» **WHAT TO PRODUCE**
In exact form, please repeat the records from their opening line down to the line with "return ramp(value, limit - softness, limit + softness, 1.0, 0.0)", including that line.

» **SOURCE MATERIAL**
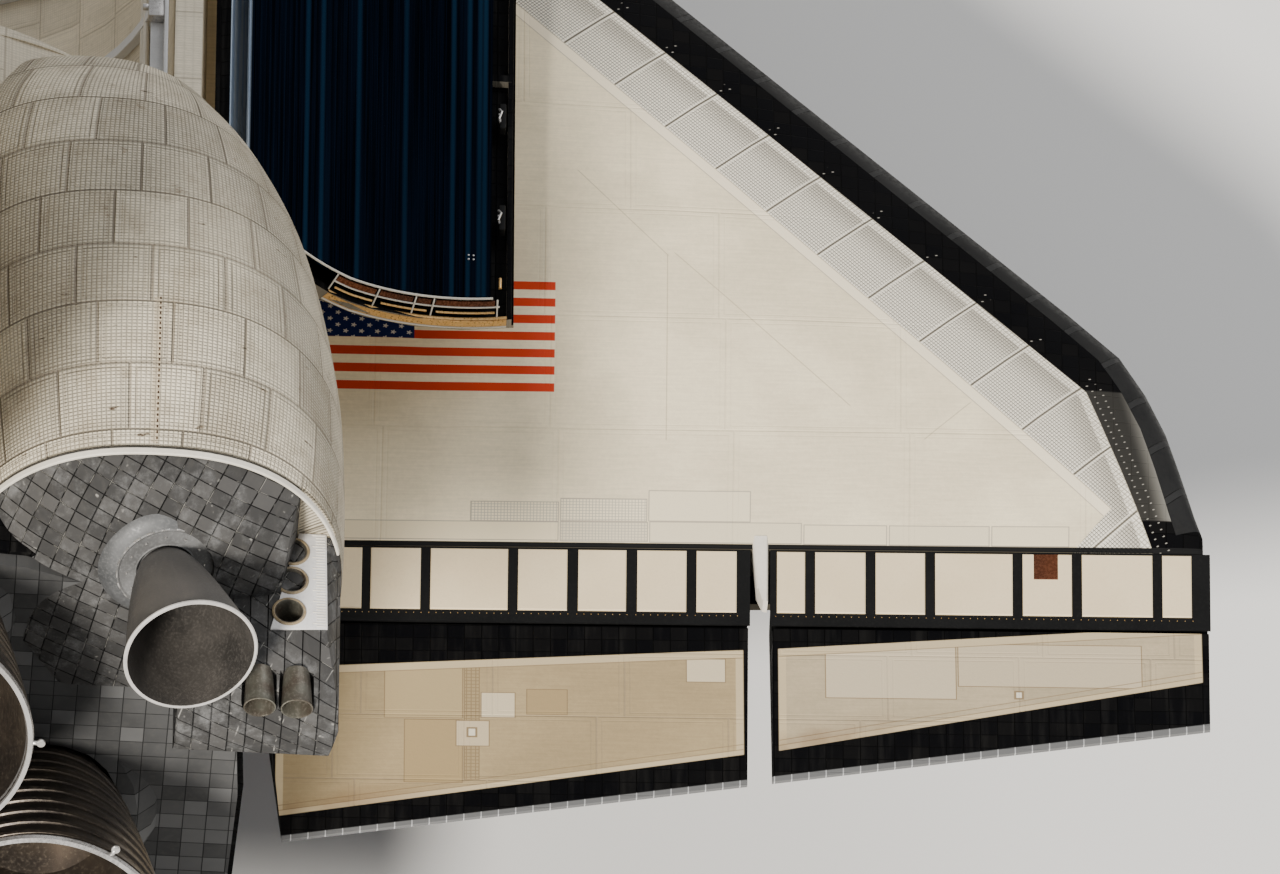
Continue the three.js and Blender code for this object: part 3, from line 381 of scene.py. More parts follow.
skinTones = {
    "felt": (0.87, 0.755, 0.53, 1),
    "blanket": (0.82, 0.735, 0.575, 1),
    "edgeQuilt": (0.90, 0.84, 0.71, 1),
    "strip": (0.90, 0.79, 0.59, 1),
    "elevonFelt": (0.42, 0.32, 0.18, 1),
    "outerElevonFelt": (0.50, 0.41, 0.27, 1),
}


def startMaterial(name):
    material = bpy.data.materials.new(name)
    material.use_nodes = True
    drawing["tree"] = material.node_tree
    drawing["surface"] = material.node_tree.nodes["Principled BSDF"].inputs
    return material


def dress(colour, roughness, height, strength, deep=0.004, metal=0.0, shine=0.5):
    surface = drawing["surface"]
    fill(surface["Base Color"], colour)
    fill(surface["Roughness"], roughness)
    fill(surface["Metallic"], metal)
    fill(surface["Specular IOR Level"], shine)
    bump = addNode("Bump", {}, {"Height": height, "Strength": strength, "Distance": deep})
    fill(surface["Normal"], bump.outputs[0])


def above(value, limit, softness=0.3):
    return ramp(value, limit - softness, limit + softness)


def upward():
    # How far the surface looks up, from -1 to 1
    normal = addNode("TexCoord").outputs["Normal"]
    return addNode("SeparateXYZ", {}, {0: normal}).outputs["Z"]


def facingUp(limit, softness=0.1):
    return above(upward(), limit, softness)


def below(value, limit, softness=0.3):
    return ramp(value, limit - softness, limit + softness, 1.0, 0.0)


def allOf(*masks):
    return reduce(times, masks)


def anyOf(*masks):
    return reduce(most, masks)


def without(mask):
    return minus(1.0, mask)


def line(x, y, fromPoint, toPoint):
    # Distance to the left of a line in plan, negative to its right
    dx, dy = toPoint[0] - fromPoint[0], toPoint[1] - fromPoint[1]
    length = math.hypot(dx, dy)
    nx, ny = -dy / length, dx / length
    partly = timesPlus(x, nx, -(nx * fromPoint[0] + ny * fromPoint[1]))
    return timesPlus(y, ny, partly)


skinDefaults = {
    "tile": 6.0,
    "tileTone": (0.0016, 0.0016, 0.0022, 1),
    "wornTile": (0.0055, 0.0052, 0.0052, 1),
    "jointTone": (0.0006, 0.0006, 0.0006, 1),
    "wear": 0.3,
}
skinLabels = {
    "width": "Width",
    "length": "Length",
    "stitch": "Stitch",
    "stitching": "Stitching",
    "seamTone": "Seam tone",
    "colour": "Blanket",
    "tile": "Tile size",
    "tileTone": "Tile",
    "wornTile": "Worn tile",
    "jointTone": "Joint tone",
    "wear": "Wear",
}


def skinMaterial(name, look, white, across, along, overlay=None, relief=None):
    material = startMaterial(name)
    where = positions()
    settings = dict(skinDefaults, **look)
    sockets = {label: settings[key] for key, label in skinLabels.items()}
    sockets.update({"White": white(where), "Across": across(where), "Along": along(where)})
    skin = useGroup("outer skin", sockets)
    colour = overlay(where, skin["Colour"]) if overlay else skin["Colour"]
    height = plus(skin["Height"], relief(where)) if relief else skin["Height"]
    dress(colour, skin["Roughness"], height, look["relief"], 0.012, shine=0.04)
    return material


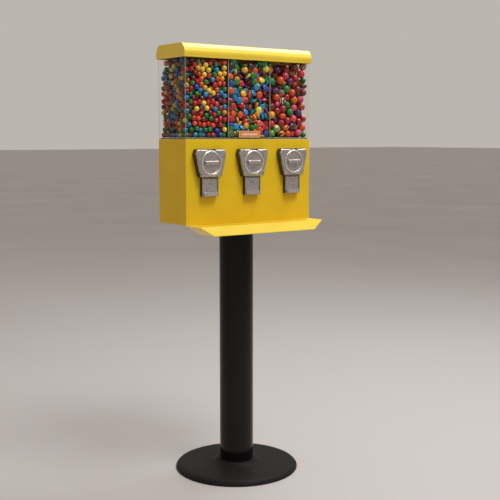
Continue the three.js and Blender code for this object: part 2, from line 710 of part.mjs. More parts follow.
function buildVend(parent, number, x) {
  const vend = new THREE.Group();
  vend.position.x = x;
  parent.add(vend);
  piece(`coin_mech_housing_${number}`, coinHousing(), castZinc, vend);
  piece(`coin_handle_${number}`, coinHandle(), castZinc, vend);
  piece(`coin_carrier_${number}`, coinCarrier(), zincPlate, vend);
  piece(`drive_gear_${number}`, driveGear(), whitePlastic, vend);
  piece(`mech_back_plate_${number}`, mechBackPlate(), zincPlate, vend);
  piece(`candy_wheel_${number}`, candyWheel(), whitePlastic, vend, [0, WHEEL_Y, 0]);
  piece(`wheel_pan_${number}`, wheelPan(), greyPlastic, vend, [0, WHEEL_Y, 0]);
  piece(`candy_chute_${number}`, candyChute(), greyPlastic, vend);
  piece(`chute_bezel_${number}`, chuteBezel(), castZinc, vend);
  piece(`chute_flap_${number}`, chuteFlap(), castZinc, vend);
  const pin = rod('x', PIN_RADIUS, centred(CHEEK_OUTER - 0.1), [FLAP_PIN_Y, FLAP_PIN_Z], 10);
  piece(`flap_pin_${number}`, pin, zincPlate, vend);
}

// ---------- the whole machine ----------
const dispenser = new THREE.Group();
buildStand(dispenser);
buildCabinet(dispenser);
buildTray(dispenser);
buildDrawer(dispenser);
buildCanister(dispenser);
buildLid(dispenser);
vendPlaces().forEach((x, n) => buildVend(dispenser, n + 1, x));

export default dispenser;
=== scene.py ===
"""A candy dispenser with three bins: painted sheet metal, cast coin mechanisms, clear walls and candy."""

import itertools
import math

import bmesh
import bpy
import numpy as np
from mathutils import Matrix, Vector


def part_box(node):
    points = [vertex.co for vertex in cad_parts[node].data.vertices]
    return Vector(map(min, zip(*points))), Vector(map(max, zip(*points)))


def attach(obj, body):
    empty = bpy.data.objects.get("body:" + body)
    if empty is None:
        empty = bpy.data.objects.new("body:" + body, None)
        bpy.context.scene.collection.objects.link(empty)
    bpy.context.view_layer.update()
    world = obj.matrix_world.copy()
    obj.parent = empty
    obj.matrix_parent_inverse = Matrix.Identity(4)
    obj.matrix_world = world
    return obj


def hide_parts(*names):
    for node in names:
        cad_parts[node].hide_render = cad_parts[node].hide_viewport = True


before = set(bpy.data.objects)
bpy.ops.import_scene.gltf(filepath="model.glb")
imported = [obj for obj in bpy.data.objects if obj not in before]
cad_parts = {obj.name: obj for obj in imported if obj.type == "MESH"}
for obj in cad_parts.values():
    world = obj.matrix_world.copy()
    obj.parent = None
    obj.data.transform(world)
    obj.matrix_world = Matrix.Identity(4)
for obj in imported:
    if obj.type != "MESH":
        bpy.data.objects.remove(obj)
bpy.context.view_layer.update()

MM = 0.001
ROOT = "stand_and_head"

# ---------- places, all taken from the frame ----------
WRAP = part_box("cabinet_wrap")
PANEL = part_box("front_panel")
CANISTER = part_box("clear_canister")
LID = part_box("lid")
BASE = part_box("base_disc")
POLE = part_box("stand_pole")
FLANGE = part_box("pole_top_flange")
HANDLES = [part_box(f"coin_handle_{n}") for n in (1, 2, 3)]
VEND_X = [(low.x + high.x) / 2 for low, high in HANDLES]
MECH_Z = (HANDLES[0][0].z + HANDLES[0][1].z) / 2
PANEL_FRONT = PANEL[0].y
GAP = 0.3 * MM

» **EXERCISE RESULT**
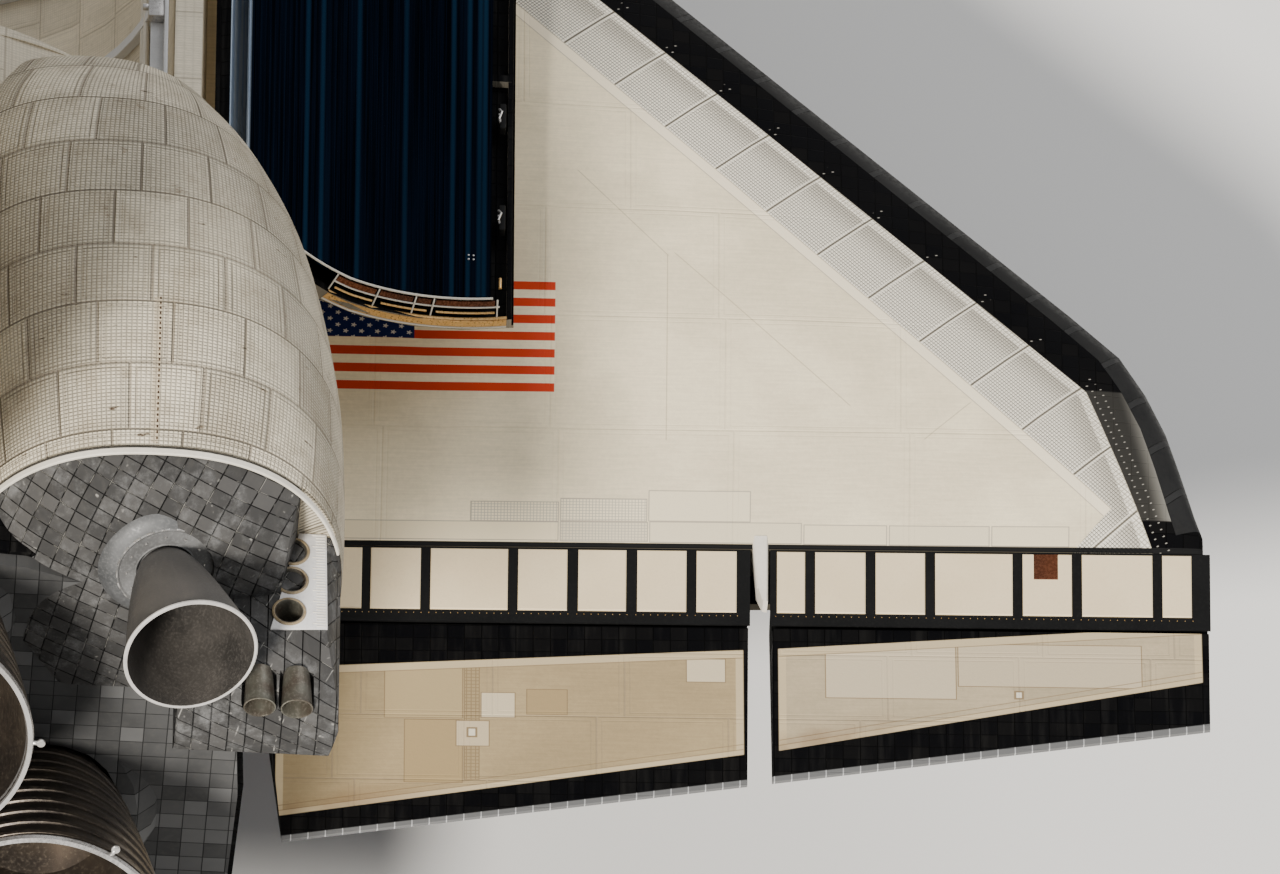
Continue the three.js and Blender code for this object: part 3, from line 381 of scene.py. More parts follow.
skinTones = {
    "felt": (0.87, 0.755, 0.53, 1),
    "blanket": (0.82, 0.735, 0.575, 1),
    "edgeQuilt": (0.90, 0.84, 0.71, 1),
    "strip": (0.90, 0.79, 0.59, 1),
    "elevonFelt": (0.42, 0.32, 0.18, 1),
    "outerElevonFelt": (0.50, 0.41, 0.27, 1),
}


def startMaterial(name):
    material = bpy.data.materials.new(name)
    material.use_nodes = True
    drawing["tree"] = material.node_tree
    drawing["surface"] = material.node_tree.nodes["Principled BSDF"].inputs
    return material


def dress(colour, roughness, height, strength, deep=0.004, metal=0.0, shine=0.5):
    surface = drawing["surface"]
    fill(surface["Base Color"], colour)
    fill(surface["Roughness"], roughness)
    fill(surface["Metallic"], metal)
    fill(surface["Specular IOR Level"], shine)
    bump = addNode("Bump", {}, {"Height": height, "Strength": strength, "Distance": deep})
    fill(surface["Normal"], bump.outputs[0])


def above(value, limit, softness=0.3):
    return ramp(value, limit - softness, limit + softness)


def upward():
    # How far the surface looks up, from -1 to 1
    normal = addNode("TexCoord").outputs["Normal"]
    return addNode("SeparateXYZ", {}, {0: normal}).outputs["Z"]


def facingUp(limit, softness=0.1):
    return above(upward(), limit, softness)


def below(value, limit, softness=0.3):
    return ramp(value, limit - softness, limit + softness, 1.0, 0.0)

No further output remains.